### Short problem:
Take the entries below and print only the lines from the one with "The OpenSCAD and" through the one with "bpy.data.meshes.remove(mesh)", exactly as they stand, both ends included.

BEGIN Raw data

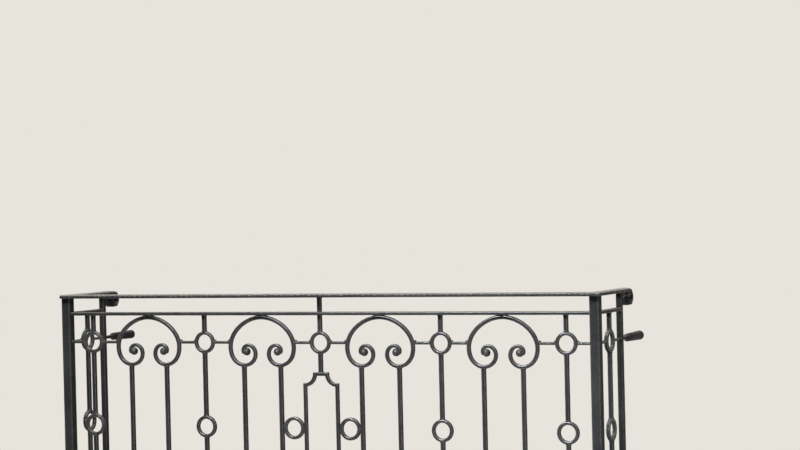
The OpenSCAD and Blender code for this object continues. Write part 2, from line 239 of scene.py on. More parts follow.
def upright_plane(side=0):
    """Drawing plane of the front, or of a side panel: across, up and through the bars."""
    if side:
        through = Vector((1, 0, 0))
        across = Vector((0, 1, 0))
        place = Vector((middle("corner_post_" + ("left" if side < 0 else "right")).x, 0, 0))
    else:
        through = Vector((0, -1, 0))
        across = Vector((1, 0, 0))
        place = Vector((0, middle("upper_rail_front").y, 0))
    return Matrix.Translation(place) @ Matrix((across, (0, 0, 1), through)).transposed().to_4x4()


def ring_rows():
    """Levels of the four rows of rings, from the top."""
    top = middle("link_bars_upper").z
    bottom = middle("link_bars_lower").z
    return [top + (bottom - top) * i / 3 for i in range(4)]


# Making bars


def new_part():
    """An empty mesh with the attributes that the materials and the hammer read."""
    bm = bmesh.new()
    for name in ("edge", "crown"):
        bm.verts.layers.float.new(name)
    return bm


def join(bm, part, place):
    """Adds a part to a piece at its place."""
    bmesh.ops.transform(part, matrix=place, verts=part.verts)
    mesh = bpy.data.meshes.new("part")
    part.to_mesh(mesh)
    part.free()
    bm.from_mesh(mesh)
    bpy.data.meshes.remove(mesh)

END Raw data
BEGIN Raw data

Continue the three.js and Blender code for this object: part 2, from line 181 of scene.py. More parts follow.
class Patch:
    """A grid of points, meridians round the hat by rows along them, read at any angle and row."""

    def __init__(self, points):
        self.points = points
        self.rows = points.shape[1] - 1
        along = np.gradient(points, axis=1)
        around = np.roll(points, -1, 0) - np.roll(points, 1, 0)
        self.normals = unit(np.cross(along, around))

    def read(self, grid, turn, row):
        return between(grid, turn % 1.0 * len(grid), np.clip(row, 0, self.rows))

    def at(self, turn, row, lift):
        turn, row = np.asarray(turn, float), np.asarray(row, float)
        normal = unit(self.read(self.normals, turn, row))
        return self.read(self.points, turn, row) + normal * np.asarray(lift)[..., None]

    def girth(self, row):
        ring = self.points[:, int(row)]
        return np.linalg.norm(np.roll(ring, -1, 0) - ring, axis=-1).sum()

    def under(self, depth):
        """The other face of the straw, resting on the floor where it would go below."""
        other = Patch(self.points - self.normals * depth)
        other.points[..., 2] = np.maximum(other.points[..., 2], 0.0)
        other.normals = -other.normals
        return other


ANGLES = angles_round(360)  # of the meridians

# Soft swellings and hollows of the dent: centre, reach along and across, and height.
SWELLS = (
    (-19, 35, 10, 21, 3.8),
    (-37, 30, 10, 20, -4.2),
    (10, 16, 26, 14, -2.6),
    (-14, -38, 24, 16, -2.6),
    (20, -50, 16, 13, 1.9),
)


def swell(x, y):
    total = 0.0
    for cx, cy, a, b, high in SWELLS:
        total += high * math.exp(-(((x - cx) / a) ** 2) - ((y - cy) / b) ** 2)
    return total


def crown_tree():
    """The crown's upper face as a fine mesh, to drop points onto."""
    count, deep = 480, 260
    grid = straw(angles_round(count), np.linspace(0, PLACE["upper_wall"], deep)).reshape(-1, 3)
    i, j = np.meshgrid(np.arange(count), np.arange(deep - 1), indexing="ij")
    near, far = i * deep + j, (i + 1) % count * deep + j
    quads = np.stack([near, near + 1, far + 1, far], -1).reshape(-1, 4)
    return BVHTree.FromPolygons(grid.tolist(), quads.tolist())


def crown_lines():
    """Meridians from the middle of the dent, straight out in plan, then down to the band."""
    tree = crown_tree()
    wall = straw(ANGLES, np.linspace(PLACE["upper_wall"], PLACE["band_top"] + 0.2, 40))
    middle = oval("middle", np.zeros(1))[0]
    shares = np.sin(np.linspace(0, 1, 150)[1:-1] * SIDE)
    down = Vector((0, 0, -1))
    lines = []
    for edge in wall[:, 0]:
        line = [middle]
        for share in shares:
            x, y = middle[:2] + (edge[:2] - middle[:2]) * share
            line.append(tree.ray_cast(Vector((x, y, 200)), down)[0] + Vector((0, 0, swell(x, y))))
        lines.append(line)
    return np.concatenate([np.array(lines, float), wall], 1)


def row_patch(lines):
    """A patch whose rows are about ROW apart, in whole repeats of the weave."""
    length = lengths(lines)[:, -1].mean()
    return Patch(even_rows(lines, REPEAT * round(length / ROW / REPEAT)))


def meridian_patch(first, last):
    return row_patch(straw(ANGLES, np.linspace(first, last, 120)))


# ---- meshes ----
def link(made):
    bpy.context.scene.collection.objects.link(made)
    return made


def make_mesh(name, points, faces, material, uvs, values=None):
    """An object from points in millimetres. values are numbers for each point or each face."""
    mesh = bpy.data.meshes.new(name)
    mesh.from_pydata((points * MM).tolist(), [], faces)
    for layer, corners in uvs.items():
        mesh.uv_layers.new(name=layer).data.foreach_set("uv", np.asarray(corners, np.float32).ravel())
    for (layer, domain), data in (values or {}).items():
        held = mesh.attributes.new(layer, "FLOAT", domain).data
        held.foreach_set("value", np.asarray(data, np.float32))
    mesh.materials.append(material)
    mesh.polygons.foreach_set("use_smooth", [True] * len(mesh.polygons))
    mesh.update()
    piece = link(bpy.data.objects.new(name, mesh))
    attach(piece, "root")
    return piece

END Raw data

### Written answer:
The OpenSCAD and Blender code for this object continues. Write part 2, from line 239 of scene.py on. More parts follow.
def upright_plane(side=0):
    """Drawing plane of the front, or of a side panel: across, up and through the bars."""
    if side:
        through = Vector((1, 0, 0))
        across = Vector((0, 1, 0))
        place = Vector((middle("corner_post_" + ("left" if side < 0 else "right")).x, 0, 0))
    else:
        through = Vector((0, -1, 0))
        across = Vector((1, 0, 0))
        place = Vector((0, middle("upper_rail_front").y, 0))
    return Matrix.Translation(place) @ Matrix((across, (0, 0, 1), through)).transposed().to_4x4()


def ring_rows():
    """Levels of the four rows of rings, from the top."""
    top = middle("link_bars_upper").z
    bottom = middle("link_bars_lower").z
    return [top + (bottom - top) * i / 3 for i in range(4)]


# Making bars


def new_part():
    """An empty mesh with the attributes that the materials and the hammer read."""
    bm = bmesh.new()
    for name in ("edge", "crown"):
        bm.verts.layers.float.new(name)
    return bm


def join(bm, part, place):
    """Adds a part to a piece at its place."""
    bmesh.ops.transform(part, matrix=place, verts=part.verts)
    mesh = bpy.data.meshes.new("part")
    part.to_mesh(mesh)
    part.free()
    bm.from_mesh(mesh)
    bpy.data.meshes.remove(mesh)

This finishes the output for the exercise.